Avram Friedman, president of the Canary Coalition — a nonprofit group based in Jackson County that advocates for environmental protections — presented the board with the resolution during a June 5 board meeting.
The NC Climate Solutions resolution calls for a statewide commitment to achieve a 100 percent transformation from fossil fuels to renewable energy, such as solar and wind, by no later than the year 2050, in accordance with the worldwide scientific community’s virtual consensus of necessity for this schedule to avoid the worst consequences of climate change.
“I urge you to adopt this climate solutions resolution that is part of a nationwide campaign started by scientists at Stanford University to address the climate crisis,” Friedman said. “This group is remarkable and their efforts shouldn’t be wasted.”
These scientists did a comprehensive study of how each individual state can work toward the 2050 goal.

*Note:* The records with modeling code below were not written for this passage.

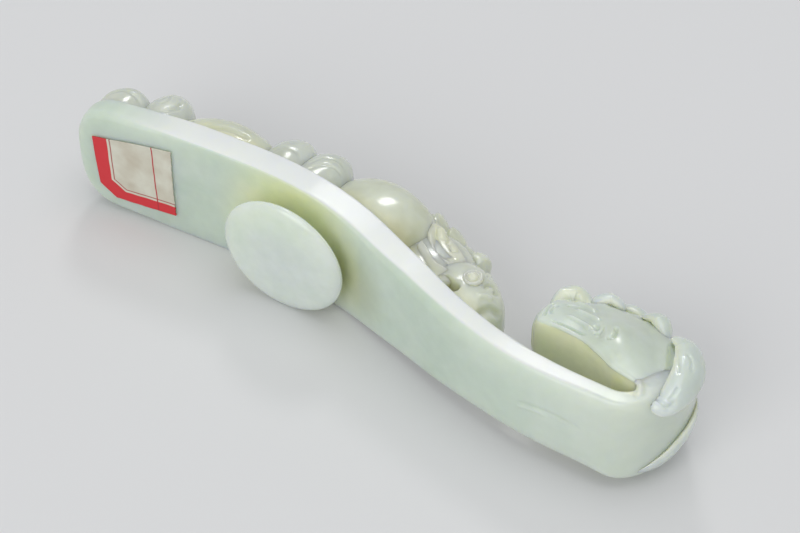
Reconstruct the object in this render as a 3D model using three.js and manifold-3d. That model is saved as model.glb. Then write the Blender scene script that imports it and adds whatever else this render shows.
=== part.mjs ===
// A jade belt hook that lies on its long side. A bowed shank carries a round button behind and ends in a
// dragon's head, which is turned back over the front as the hook. A young hornless dragon crawls along the
// front toward that head, and a small paper label is pasted on the back near the tail end.
// Millimetres. +X runs from the tail end to the hook, +Z across the width, -Y is the button side.
import * as THREE from "three";
import { mergeVertices } from "three/addons/utils/BufferGeometryUtils.js";
import Module from "manifold-3d";

const wasm = await Module();
wasm.setup();

// Fits
const seatGap = 0.3; // clearance between neighbouring members

// Shank
const shankLength = 115.6; // tail end to where the neck starts to turn
const shankBow = 18.1; // how far the back falls from its crest to the neck
const shankWidth = 24.6;
const shankThickness = 5.2; // tail half
const neckThickness = 3.6; // where the neck starts to turn
const edgeRound = 1.1;
const backCrown = 0.35; // swell of the back face
const tailRound = 9; // length of the rounded tail end

// Hook: neck and dragon's head
const turnLength = 11.2; // from the shank's end out to the farthest point of the turn
const hookGap = 8.9; // from the shank's front face up to the chin
const headHeight = 15; // chin to brow
const jawLength = 23.6; // chin, from the inner end of the slot to its front
const headLength = 31; // top of the head, from the nape to the snout
const cheekSwell = 2.1; // how far a cheek stands out of the head, as far as the shank is broad
const noseHeight = 3.2;
const browHeight = 2;
const cheekLength = 19;
const cheekHeight = 12.4;
const hornRadius = 1.5;
const earLength = 7;
const maneRadius = 2.3;
const ridgeWidth = 6.4;
const ridgeHeight = 1.2;
const ridgeLean = 5; // how far the strip of mane sweeps to the far side as it runs down

// Button
const buttonDiameter = 24.2;
const buttonThickness = 2.7;
const buttonBevel = 1.1;
const buttonTiltDegrees = 2; // as the tail half falls toward the hook
const strapGap = 4.4; // from the shank's back to the button
const stemLength = 13; // along the shank, at the middle of the stem
const stemBreadth = 10;
const stemFlare = 2.6; // how far the stem spreads at the shank
const stemNeckFlare = 0.8; // how far it spreads at the button

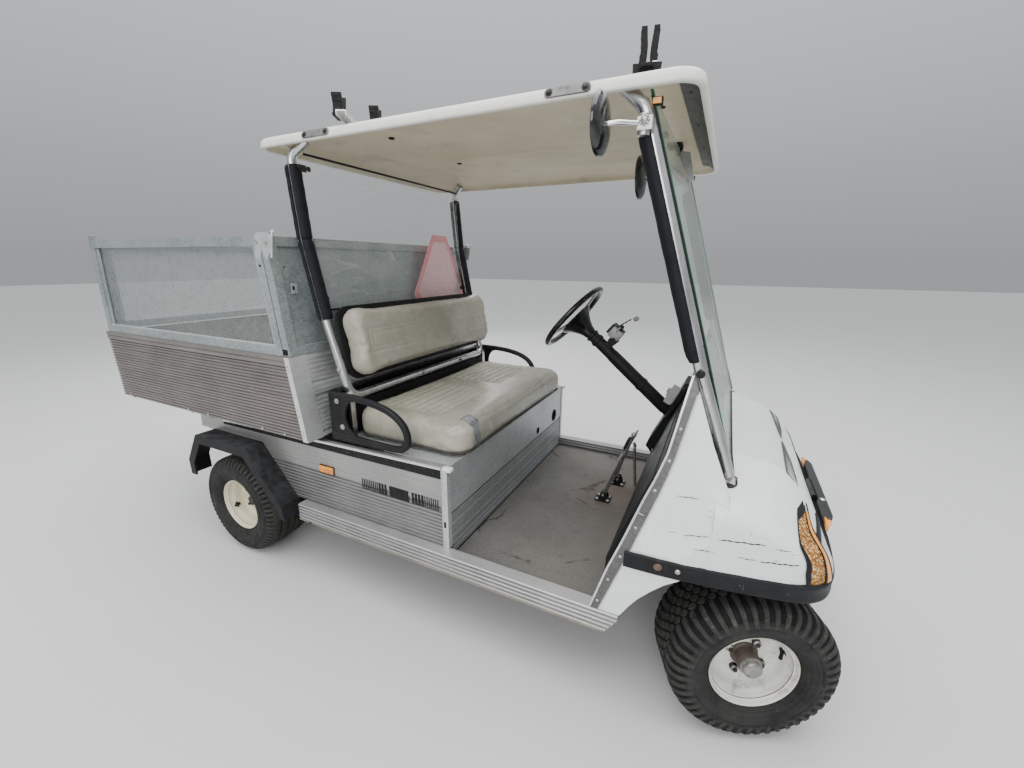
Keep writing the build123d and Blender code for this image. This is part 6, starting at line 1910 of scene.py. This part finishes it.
# column: boot, jacket with clamp, switch housing and stalks
b = Build()
b.place = wheel_frame(CA, CD)
b.lathe([(14, 108), (22, 110), (30, 114), (30.5, 122), (26, 126), (25.4, 140), (30, 142), (30, 158), (26.0, 160), (26.0, 238), (27.6, 242), (28.2, 300), (28.2, 560), (26, 566), (24.2, 600)], (0, 0, 0), (0, 0, 1), "black_plastic", 36, cap0=True)
for z in (168, 176, 184, 192):
    b.lathe([(24.4, -2.4), (25.8, -1.2), (25.8, 1.2), (24.4, 2.4)], (0, 0, z), (0, 0, 1), "black_plastic", 32)
b.lathe([(27.6, -9), (31.0, -8), (31.0, 8), (27.6, 9)], (0, 0, 420), (0, 0, 1), "frame_black", 32)
b.box((30, 0, 420), (16, 14, 14), "frame_black")
b.place = None
b.rod(along_col(420) + V(0, -22, 14), along_col(420) + V(0, 22, 14), 3.2, "bolt_steel", 12)
b.done("column_details", smooth=40, bevel=0.5)
b = Build()
sx = V(0.766, 0, -0.643)
sz = V(0.643, 0, 0.766)
c = V(1398, 292, 966)
for rr_, hh_ in (((27, 26, 9), (-21, 21)),):
    ring = rrect(rr_[0], rr_[1], rr_[2], 6)
    b.loops([[c + sx * (x * f) + V(0, 1, 0) * (y * f) + sz * h for x, y in ring] for h, f in ((-23, 0.9), (-20, 1.0), (18, 1.0), (22, 0.93), (23.4, 0.8))], "grey_plastic", cap0=True, cap1=True)
b.lathe([(11, 0), (11, 8), (9, 10), (4, 10.5)], c + sz * 22, sz, "black_plastic", 24, cap1=True)
b.tube([c + V(6, 20, 10), c + V(24, 30, 34), c + V(48, 34, 52), c + V(68, 36, 62)], 3.4, "chrome", 12)
b.lathe([(6.5, 0), (9.5, 4), (10.5, 12), (9.5, 20), (5.5, 24)], c + V(64, 35, 60), (0.85, 0.1, 0.5), "rubber_grey", 20, cap0=True, cap1=True)
b.tube([c + V(2, -20, 6), c + V(16, -36, 26), c + V(30, -40, 34)], 3.0, "chrome", 12)
b.lathe([(5, 0), (7.5, 3), (8, 9), (4.5, 13)], c + V(28, -39, 33), (0.8, -0.2, 0.5), "black_plastic", 18, cap0=True, cap1=True)
b.side([(1336, 905), (1350, 926), (1372, 936), (1390, 952), (1404, 934), (1388, 908), (1362, 890)], 258, 304, "black_plastic")
b.side([(1384, 940), (1396, 952), (1412, 932), (1400, 920)], 250, 312, "black_plastic")
for k in range(3):
    b.dome(c + sx * 27 + V(0, -12 + k * 12, 0), sx, 3.2, 1.4, "bolt_dark", 10)
b.done("column_switches", smooth=42)

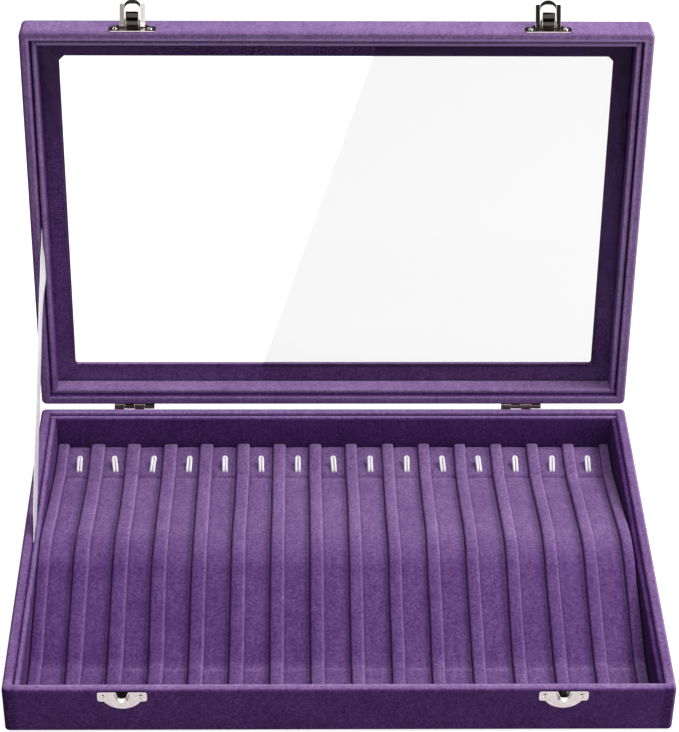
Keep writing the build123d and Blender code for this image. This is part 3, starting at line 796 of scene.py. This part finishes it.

The results of the North Carolina study indicate that a combination of offshore and onshore wind energy will provide an estimated 55 percent of all energy needs in this state. Solar electric and thermal systems will account for another 41.5 percent. Hydroelectric power will provide 2.7 percent and ocean wave devices will produce 0.8 percent.
A greener environment could also make for a greener economy. According to the study, the average annual energy cost savings per person will be $131. The study indicates that about 64,200 permanent jobs and another 99,500 temporary construction jobs will be created in the state during the process. In addition, $19 billion in healthcare costs will be avoided due to the elimination of air and water pollutants from the burning of fossil fuels. The total energy, health and climate cost savings per person in 2050 could be $6,623.
While the scientists have developed climate solutions, Friedman said they can’t implement them on their own — they need help from local governments and organizations like The Canary Coalition.
“Climate change is a local issue detrimentally impacting the community and people who live here,” Friedman said. “Because of climate change we’re experiencing extreme weather conditions — last year we experienced one of the worst droughts and our air quality was in a red zone from the wild fires — that’s just the beginning of what we can expect from climate change to impact the communities in Western North Carolina.”
As climate conditions worsen, Friedman said WNC would not only need to worry about dwindling animal habitats but also insects important to our ecosystem migrating north to find cooler temperatures and more mosquito-borne illnesses plaguing the South.
“Our tourist economy strongly depends on preservation and it’s being threatened by the burning of fossil fuels,” he said. “This couldn’t be more of a local issue.”
Since the resolution wasn’t technically on the agenda, the Franklin board tabled a vote for its next meeting in July.
However, the board did have a little discussion regarding greener energy practices in Franklin.
Town Attorney John Henning Jr. said many municipalities were looking to install solar power for their own needs.
“I think we have the capacity to do some of that here with the old landfill property,” he said.
Councilmember Joe Collins said he’d love to see more charging stations for electric vehicles in town.
So far, Friedman said, the towns of Sylva, Boone and the Watauga County Commission have passed the NC Climate Solutions Resolution. It is being introduced to municipalities and counties throughout the state and a vote is currently pending in many local governments.
A statewide resolution has been introduced to the NC General Assembly in the 2017 session. It was filed as House Bill 401, with 16 legislative sponsors, and is currently assigned to the House Rules Committee.